2026-06-22 ミュンヘン大学(LMU)
<関連情報>
- https://www.lmu.de/en/newsroom/news-overview/news/neuroscience-convergent-evolution-of-mechanisms-for-spatial-navigation-9b7084d7.html
- https://www.cell.com/current-biology/fulltext/S0960-9822(26)00659-7
ゼブラフィッシュの頭部方向を計算するマルチリングシフターネットワーク A multi-ring shifter network computes head direction in zebrafish
Siyuan Mei ∙ Hagar Lavian ∙ You Kure Wu ∙ Martin Stemmler ∙ Ruben Portugues ∙ Andreas V.M. Herz
Current Biology Published:June 22, 2026
DOI:https://doi.org/10.1016/j.cub.2026.05.054
Graphical abstract

Highlights
- Joint direction and velocity tuning are signatures of the internal compass mechanism
- In zebrafish, multiple ring attractors coexist on the same anatomical scaffold
- Neurons show V-shaped angular head velocity tuning not predicted by classical models
- Left- and right-turn neurons have distinct positions and head-direction preferences
Summary
From insects to fish to mammals, many species have an internal compass: a set of recurrently connected neurons that combines motor feedback, vestibular signals, and external cues to compute the animal’s heading direction.
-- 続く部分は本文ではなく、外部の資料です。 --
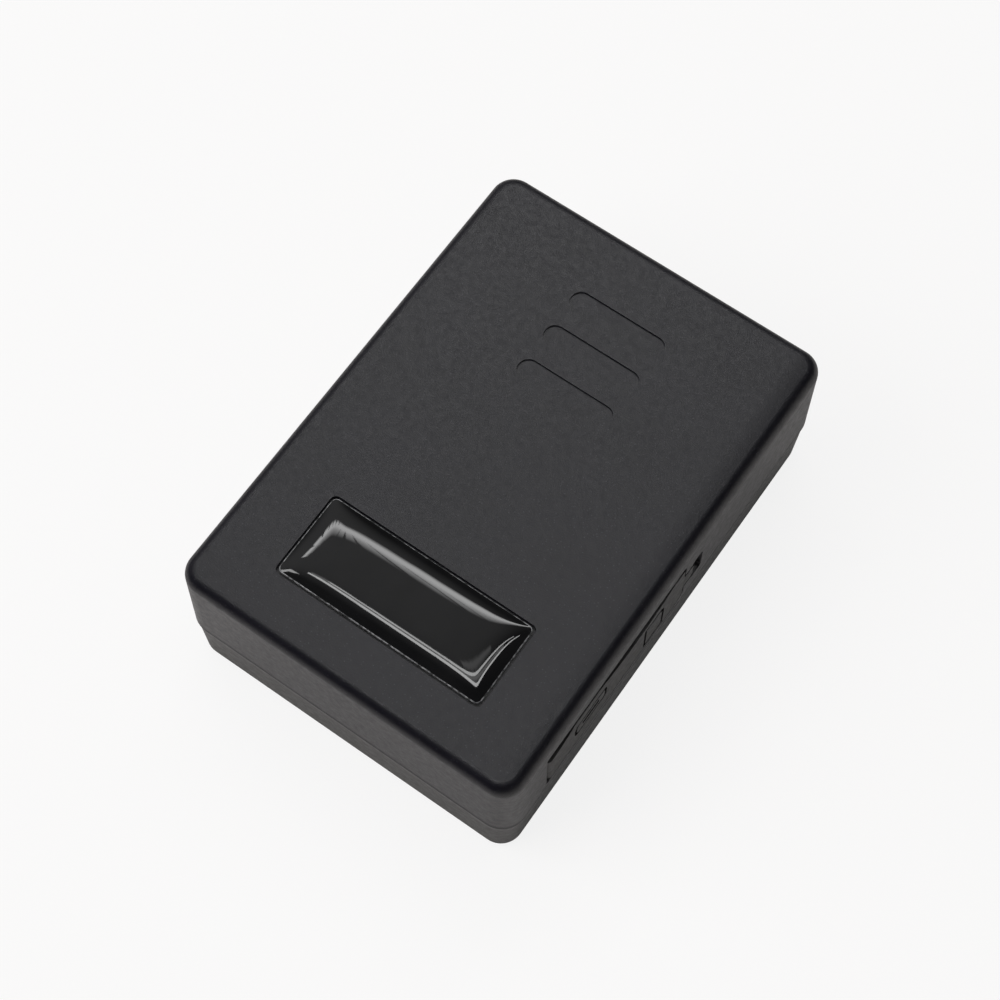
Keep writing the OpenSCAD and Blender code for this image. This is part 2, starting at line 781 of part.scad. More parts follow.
module main_board() {
    notch_low = usb_y - usb_w / 2 - notch_gap;
    notch_high = usb_y + usb_w / 2 + notch_gap;
    tab_low = switch_y - switch_w / 2 - tab_gap;
    tab_high = sim_y + sim_w / 2 + tab_gap;
    color([0.06, 0.25, 0.12]) translate([0, 0, board_under]) linear_extrude(board_t) difference() {
        union() {
            translate([(board_left + board_right) / 2, 0])
                soft_rect(board_right - board_left, board_len, board_corner_r);
            translate([board_left / 2, tab_low]) square([board_tab - board_left / 2, tab_high - tab_low]);
        }
        translate([usb_face_x - usb_overhang, notch_low]) square([bay_wall + board_tab, notch_high - notch_low]);
        for (sx = [-1, 1], sy = [-1, 1])
            translate([sx * board_screw_x, sy * board_screw_y]) circle(board_screw_d / 2 + screw_gap);
    }
}

module board_screws() {
    color([0.6, 0.6, 0.62]) at_corners(board_screw_x, board_screw_y) difference() {
        union() {
            translate([0, 0, board_under - board_head_h]) cylinder(h = board_head_h, r = board_head_d / 2);
            translate([0, 0, board_under - board_head_h / 2])
                cylinder(h = board_screw_len + board_head_h / 2, r = board_screw_d / 2);
        }
        for (turn = [0, 90]) rotate([0, 0, turn])
            translate([-drive_len_share * board_head_d / 2, -drive_w / 2, board_under - board_head_h - over])
                cube([drive_len_share * board_head_d, drive_w, drive_depth / 2 + over]);
    }
}

// Section of the charging socket, wide side up, drawn as (along, up)
module usb_section(w, h, clip) {
    polygon([
        [-w / 2 + clip, -h / 2], [w / 2 - clip, -h / 2], [w / 2, -h / 2 + clip],
        [w / 2, h / 2], [-w / 2, h / 2], [-w / 2, -h / 2 + clip]
    ]);
}

module usb_socket() {
    color([0.72, 0.72, 0.73]) translate([0, usb_y, usb_mid_z]) difference() {
        out_from(usb_face_x - usb_len, usb_len) usb_section(usb_w, usb_h, usb_chamfer);
        out_from(usb_face_x - usb_len + usb_back, usb_len)
            usb_section(usb_w - 2 * usb_skin, usb_h - 2 * usb_skin, usb_chamfer - usb_skin / 2);
    }
}

module usb_tongue() {
    color([0.05, 0.05, 0.05])
        translate([usb_face_x - usb_len + usb_back, usb_y - usb_tongue_w / 2, usb_mid_z])
            cube([usb_tongue_len, usb_tongue_w, usb_tongue_t]);
}

module power_switch_body() {
    slot_w = switch_travel + knob_w + 2 * knob_end_gap;
    color([0.6, 0.6, 0.6]) difference() {
        translate([board_tab - switch_d, switch_y - switch_w / 2, board_z]) cube([switch_d, switch_w, switch_h]);
        translate([board_tab - knob_root - knob_gap, switch_y - slot_w / 2, board_z + switch_h / 2 - knob_h / 2 - knob_gap])
            cube([knob_root + knob_gap + over, slot_w, knob_h + 2 * knob_gap]);
    }
}

module power_switch_knob() {
    color([0.08, 0.08, 0.08])
        translate([board_tab - knob_root, switch_y - switch_travel / 2 - knob_w / 2, board_z + switch_h / 2 - knob_h / 2])
            cube([knob_root + knob_reach, knob_w, knob_h]);
}

module sim_socket() {
    window_len = sim_len / 4;
    window_w = card_w / 3;
    color([0.7, 0.7, 0.71]) translate([sim_face_x - sim_len, sim_y, board_z]) difference() {
        translate([0, -sim_w / 2, 0]) cube([sim_len, sim_w, sim_h]);
        translate([sim_back, -card_w / 2 - card_gap, sim_floor])
            cube([sim_len, card_w + 2 * card_gap, sim_h - sim_floor - sim_roof]);
        for (side = [-1, 1])
            translate([sim_len / 2 - window_len / 2, side * card_w / 4 - window_w / 2, sim_h - sim_roof - over])
                cube([window_len, window_w, sim_roof + 2 * over]);
    }
}

module sim_card() {
    color([0.85, 0.85, 0.82]) translate([card_back_x + card_len, sim_y - card_w / 2, card_z])
        rotate([0, 0, 90]) linear_extrude(card_t) card_outline(card_w, card_len, card_notch);
}

module gps_patch() {
    color([0.72, 0.66, 0.52])
        translate([board_x(patch_share[0]) - patch_side / 2, board_y(patch_share[1]) - patch_side / 2, board_z])
            cube([patch_side, patch_side, patch_t]);
}

module patch_electrode() {
    side = electrode_share * patch_side;
    color([0.8, 0.79, 0.75])
        translate([board_x(patch_share[0]), board_y(patch_share[1]), board_z + patch_t])
            linear_extrude(electrode_t) difference() {
                square(side, center = true);
                for (turn = [0, 180]) rotate(turn)
                    translate([side / 2 - electrode_notch, side / 2 - electrode_notch])
                        rotate(45) square(2 * electrode_notch * sqrt(2) + over);
            }
}

// A module under a sheet-metal can with a chamfered top
module metal_can(x, y, z, side, h) {
    fold = side / 40;
    translate([x, y, z]) rotate([90, 0, 0]) linear_extrude(side, center = true)
        polygon([
            [-side / 2, 0], [side / 2, 0], [side / 2, h - fold],
            [side / 2 - fold, h], [-side / 2 + fold, h], [-side / 2, h - fold]
        ]);
}

module gps_receiver() {
    color([0.74, 0.74, 0.76])
        metal_can(board_x(receiver_share[0]), board_y(receiver_share[1]), board_z, receiver_side, receiver_h);
}

module modem_board() {
    color([0.05, 0.2, 0.1])
        translate([board_x(modem_share[0]) - modem_side / 2, board_y(modem_share[1]) - modem_side / 2, board_z])
            cube([modem_side, modem_side, modem_board_t]);
}

module modem_can() {
    color([0.76, 0.76, 0.78])
        metal_can(board_x(modem_share[0]), board_y(modem_share[1]), board_z + modem_board_t,
                  modem_side - 2 * modem_can_in, modem_can_h);
}

module cell_antenna() {
    flex_len = flex_len_share * top_len;
    color([0.75, 0.5, 0.2]) mirror([1, 0, 0])
        translate([wall_x(flex_z), 0, flex_z]) rotate([0, -lean, 0])
            translate([-wall_skin - flex_gap - flex_t, -flex_len / 2, -flex_h / 2]) cube([flex_t, flex_len, flex_h]);
}

module antenna_coax() {
    wall_side = -(wall_x(coax_z + coax_rise + coax_bend) - wall_t - flex_gap - flex_t - coax_r - 2 * flex_gap);
    start = coax_x - plug_r;
    bend_x = wall_side + coax_bend;
    color([0.1, 0.1, 0.1]) translate([0, coax_y, 0]) {
        translate([bend_x, 0, coax_z]) rotate([0, 90, 0]) linear_extrude(start - bend_x) circle(coax_r);
        translate([bend_x, 0, coax_z + coax_bend]) rotate([90, 0, 0]) rotate([0, 0, 180])
            rotate_extrude(angle = 90) translate([coax_bend, 0]) circle(coax_r);
        translate([wall_side, 0, coax_z + coax_bend]) linear_extrude(coax_rise) circle(coax_r);
    }
}

module coax_plug() {
    color([0.7, 0.6, 0.35]) translate([coax_x, coax_y, board_z + socket_h]) cylinder(h = plug_h, r = plug_r);
}

module coax_socket() {
    color([0.8, 0.7, 0.4])
        translate([coax_x - socket_side / 2, coax_y - socket_side / 2, board_z])
            cube([socket_side, socket_side, socket_h]);
}

module controller_chip() {
    color([0.07, 0.07, 0.07]) chip(controller_share, controller_size);
}

module memory_chip() {
    color([0.09, 0.09, 0.09]) chip(memory_share, memory_size);
}

module motion_sensor() {
    color([0.12, 0.12, 0.12]) chip(motion_share, motion_size);
}

module power_inductor() {
    inductor_r = inductor_side / 5;
    color([0.25, 0.25, 0.26])
        translate([board_x(inductor_share[0]), board_y(inductor_share[1]), board_z]) difference() {
            linear_extrude(inductor_h) soft_rect(inductor_side, inductor_side, inductor_r);
            translate([0, 0, inductor_h - chip_dot_depth]) cylinder(h = over, r = inductor_side / 4);
        }
}

module small_capacitors() {
    color([0.6, 0.45, 0.3])
        for (share = capacitor_shares)
            translate([board_x(share[0]) - capacitor_size[0] / 2, board_y(share[1]) - capacitor_size[1] / 2, board_z])
                cube(capacitor_size);
}

module status_leds() {
    color([0.85, 0.9, 0.85])
        for (place = [0:led_count - 1])
            translate([board_right - led_in - led_size[0] / 2, sim_y + sim_w / 2 + led_gap + place * led_pitch, board_z])
                cube(led_size);
}

// A pouch cell with round long edges and the flat terrace that holds its tabs
module pouch_cell(z) {
    edge = min(cell_edge_r, cell_round_share * cell_t);
    translate([0, -cell_len / 2, z + cell_t / 2]) rotate([-90, 0, 0])
        linear_extrude(cell_len - cell_terrace) soft_rect(cell_wid, cell_t, edge);
    translate([-guard_w / 2, cell_len / 2 - 2 * cell_terrace, z + cell_t / 2 - cell_terrace_t / 2])
        cube([guard_w, 2 * cell_terrace, cell_terrace_t]);
}

module battery_cell_lower() {
    color([0.78, 0.79, 0.8]) pouch_cell(lower_cell_z);
}

module battery_cell_upper() {
    color([0.76, 0.77, 0.78]) pouch_cell(upper_cell_z);
}

// A thin sheet centred on the cells
module cell_sheet(z, t, wid_share, len_share) {
    translate([0, -cell_terrace / 2, z]) linear_extrude(t)
        square([wid_share * (cell_wid - 2 * cell_edge_r), len_share * (cell_len - cell_terrace)], center = true);
}

module cell_tape() {
    color([0.85, 0.7, 0.3]) cell_sheet(lower_cell_z + cell_t, tape_t, tape_share, tape_share);
}

module battery_pad() {
    color([0.3, 0.3, 0.3]) cell_sheet(seat_z, pad_t, pad_share, pad_share);
}

module board_foam() {
    color([0.15, 0.15, 0.15]) cell_sheet(foam_under, foam_t, foam_wid_share, foam_len_share);
}

module protection_board() {
    color([0.1, 0.35, 0.2]) translate([-guard_w / 2, guard_y, guard_z]) cube([guard_w, guard_t, guard_h]);
}

module battery_header() {
    color([0.9, 0.9, 0.86]) translate([header_x, header_y, board_z]) difference() {
        translate([-header_w / 2, 0, 0]) cube([header_w, header_d, header_h]);
        translate([-header_w / 2 + header_skin, header_skin, header_skin])
            cube([header_w - 2 * header_skin, header_d, header_h - 2 * header_skin]);
    }
}

module battery_plug() {
    plug_w = header_w - 2 * header_skin - 2 * plug_gap;
    plug_high = header_h - 2 * header_skin - 2 * plug_gap;
    color([0.92, 0.92, 0.9]) translate([header_x, header_y + header_skin, plug_z])
        translate([-plug_w / 2, 0, -plug_high / 2]) cube([plug_w, header_d - header_skin + battery_plug_out, plug_high]);
}

module battery_lead(side) {
    bent_lead(header_x + side * lead_pitch / 2, header_y + header_d + battery_plug_out, plug_z,
              guard_y + guard_t, guard_z + guard_h / 2);
}

module battery_lead_red() {
    color([0.75, 0.08, 0.06]) battery_lead(-1);
}

module battery_lead_black() {
    color([0.05, 0.05, 0.05]) battery_lead(1);
}

base_shell();
top_shell();
case_gasket();
case_screws();
magnets();
label_film();
label_dome();
port_cover();
port_cover_anchor();
main_board();
board_screws();
usb_socket();
usb_tongue();
power_switch_body();
power_switch_knob();
sim_socket();
sim_card();
gps_patch();
patch_electrode();
gps_receiver();
modem_board();
modem_can();
cell_antenna();
antenna_coax();
coax_plug();
coax_socket();
controller_chip();
memory_chip();
motion_sensor();
power_inductor();
small_capacitors();
status_leds();
battery_cell_lower();
battery_cell_upper();
cell_tape();
battery_pad();
board_foam();
protection_board();
battery_header();
battery_plug();
battery_lead_red();
battery_lead_black();
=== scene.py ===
# %% [markdown]
# # A battery tracker in a moulded case
# The case, its seal, the board and the cells come from the CAD model as fixed parts.
# This notebook gives them their finishes, models the pieces whose looks matter most
# (the resin label, the rubber port cover, the magnets and the screws), and then sets up
# a white table, soft studio lamps and a camera.

# %% Load the CAD frame
import json
import math

import bmesh
import bpy
import numpy as np
from mathutils import Matrix, Vector


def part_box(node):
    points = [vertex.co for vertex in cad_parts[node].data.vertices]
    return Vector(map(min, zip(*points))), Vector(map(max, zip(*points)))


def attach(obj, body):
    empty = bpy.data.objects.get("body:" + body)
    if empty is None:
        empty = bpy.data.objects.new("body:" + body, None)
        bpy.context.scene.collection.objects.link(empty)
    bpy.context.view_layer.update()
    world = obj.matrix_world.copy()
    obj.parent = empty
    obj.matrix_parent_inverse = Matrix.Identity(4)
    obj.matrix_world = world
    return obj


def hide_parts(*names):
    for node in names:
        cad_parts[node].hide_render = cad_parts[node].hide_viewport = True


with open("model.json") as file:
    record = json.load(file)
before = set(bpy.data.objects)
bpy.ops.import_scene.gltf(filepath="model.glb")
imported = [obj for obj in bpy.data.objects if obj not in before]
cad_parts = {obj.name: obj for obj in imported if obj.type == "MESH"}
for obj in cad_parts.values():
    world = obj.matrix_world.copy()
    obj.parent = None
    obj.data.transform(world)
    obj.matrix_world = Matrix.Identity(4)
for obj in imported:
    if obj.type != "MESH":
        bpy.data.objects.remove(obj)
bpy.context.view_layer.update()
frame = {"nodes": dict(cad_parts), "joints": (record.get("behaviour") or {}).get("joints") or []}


# %% [markdown]
# ## Sizes
# Blender works in metres and the drawing of this part in millimetres, so one factor turns
# one into the other. The places of the new pieces come from the CAD nodes' boxes and from
# the cover's hinge, so a piece sits where the CAD says. Only the label's resin stops a
# little short of the CAD's outline at its front and its right end, as in the photograph.

# %% Millimetres, and the boxes of the nodes that get a new piece
MM = 0.001
DOME_SHORT_FRONT, DOME_SHORT_RIGHT = 0.15, 0.2

case_low, case_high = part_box("top_shell")
dome_low, dome_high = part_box("label_dome")
dome_low = dome_low + Vector((0, DOME_SHORT_FRONT, 0)) * MM
dome_high = dome_high - Vector((DOME_SHORT_RIGHT, 0, 0)) * MM
magnet_low, magnet_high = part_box("magnets")
screw_low, screw_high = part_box("case_screws")
print("top shell from", case_low[:], "to", case_high[:])

# %% [markdown]
# ## Camera
# The photograph was taken from high up at the front right corner. Six corners of the case
# gave the lens, the height and the small roll of the camera, so a point of the model falls
# on the same spot of the picture. The camera's own axes are worked out from these angles.

# %% Camera at the photograph's place
LENS_MM = 75.31
AZIMUTH = math.radians(33.506)
ELEVATION = math.radians(66.588)
ROLL = math.radians(1.651)
CAMERA_PLACE = Vector((0.074573, -0.114901, 0.333206))


def camera_axes(azimuth, elevation, roll):
    back = Vector((
        math.sin(azimuth) * math.cos(elevation),
        -math.cos(azimuth) * math.cos(elevation),
        math.sin(elevation),
    ))
    right = (-back).cross(Vector((0, 0, 1))).normalized()
    above = right.cross(-back)
    across = right * math.cos(roll) + above * math.sin(roll)
    upward = above * math.cos(roll) - right * math.sin(roll)
    return across, upward, back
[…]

Whether the underlying mechanism is universal across different species is unresolved. In Drosophila melanogaster, for instance, the central complex contains three anatomically separate neuron rings. Two rings receive countervailing velocity signals that shift neuronal activity bumps around all three rings. By contrast, a single-ring compass has been discovered in the anterior hindbrain of zebrafish, consistent with a single-ring attractor network that invokes velocity-modulated synaptic connections instead of separate shifter circuits. However, as we now show, the zebrafish’s anatomical scaffold harbors three intermingled rings, including two “hidden” shifter rings. We prove that the activity bump in all three functional rings can overlap perfectly, making the rings hard to distinguish except through the shifter neurons’ skewed tuning to rotation velocity. In addition, we find that head-direction cells in Drosophila and zebrafish exhibit V-shaped velocity tuning, a feature not predicted by classical models. Taken together, our results suggest that at least two evolutionarily distant species have converged onto the same basic three-ring compass mechanism.